In private equity-backed businesses scale becomes the dominant operating system – decision cycles shorten, confidence gets rewarded, and management teams quickly learn investor expectations. The culture risk is not usually lack of performance; it is narrowing information flow. Boards need to preserve enough space for uncomfortable conversations before the board pack becomes theatre.
FTSE 250 boards often sit at the opposite end of the spectrum. Governance structures are mature, reporting is sophisticated and processes are well established. But culture can become over-managed – materials and meetings become curated around a positive narrative, and conversations lack candour and constructive conflict. Increasingly, boards rely on internal audit, risk reporting and speak-up data to triangulate how culture is actually experienced inside the organisation, not just how it is presented to it.

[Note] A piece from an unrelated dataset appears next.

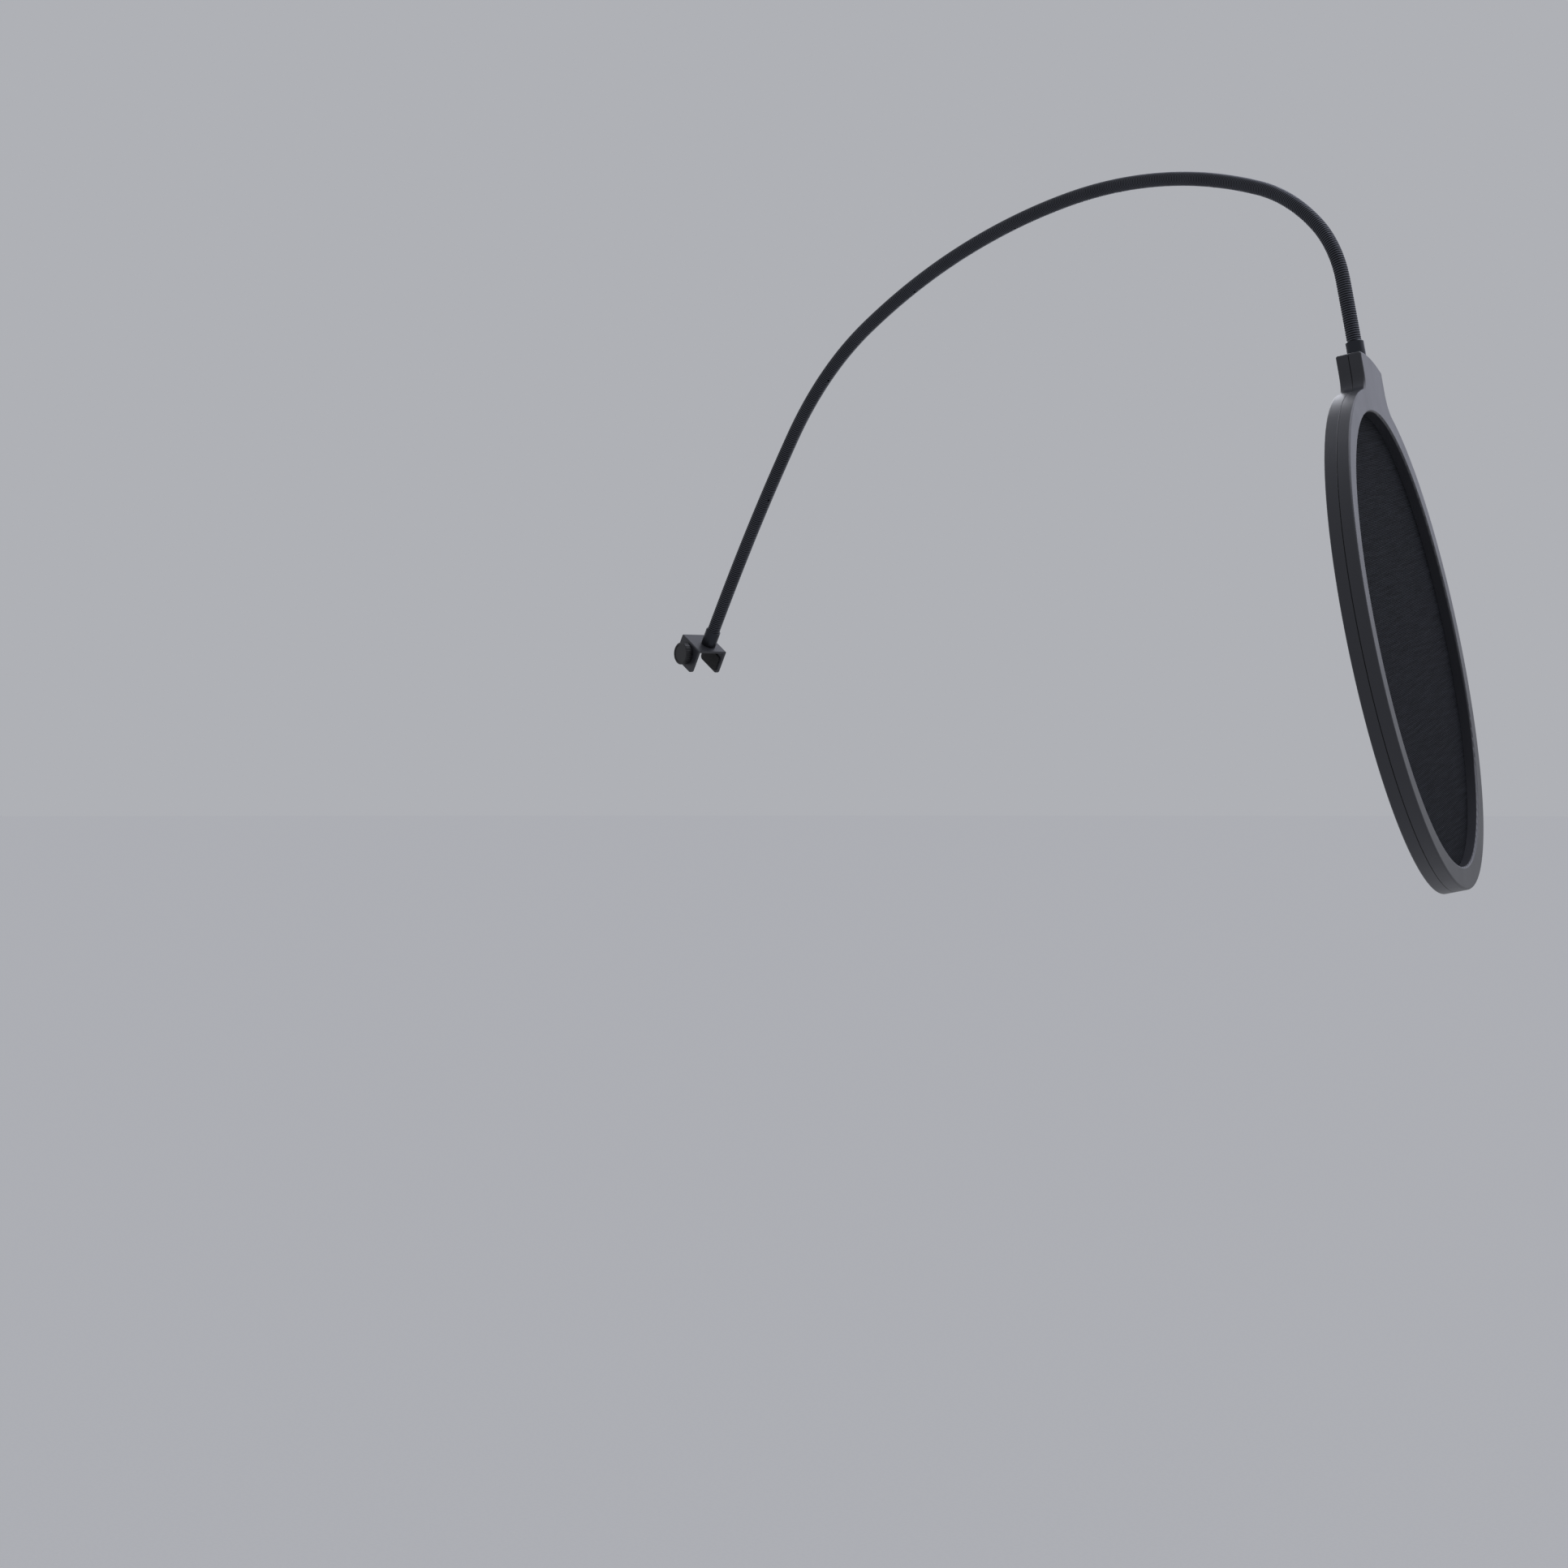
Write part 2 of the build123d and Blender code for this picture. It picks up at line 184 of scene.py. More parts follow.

In family offices, culture is often highly relational, with trust, loyalty and identity deeply embedded. But as they institutionalise, scale or introduce external capital, the culture needs to survive scrutiny and succession. Boards often find themselves translating unwritten norms into something durable, without sterilising the entrepreneurial core of the business.
In tech start-ups and high-growth scale-ups, speed, ambiguity and constant prioritisation define the environment. In these contexts, the strongest Chairs understand that culture is not whether people are happy at work. It is whether the organisation can process uncertainty without collapsing into silence, escalation or information being softened on the way up.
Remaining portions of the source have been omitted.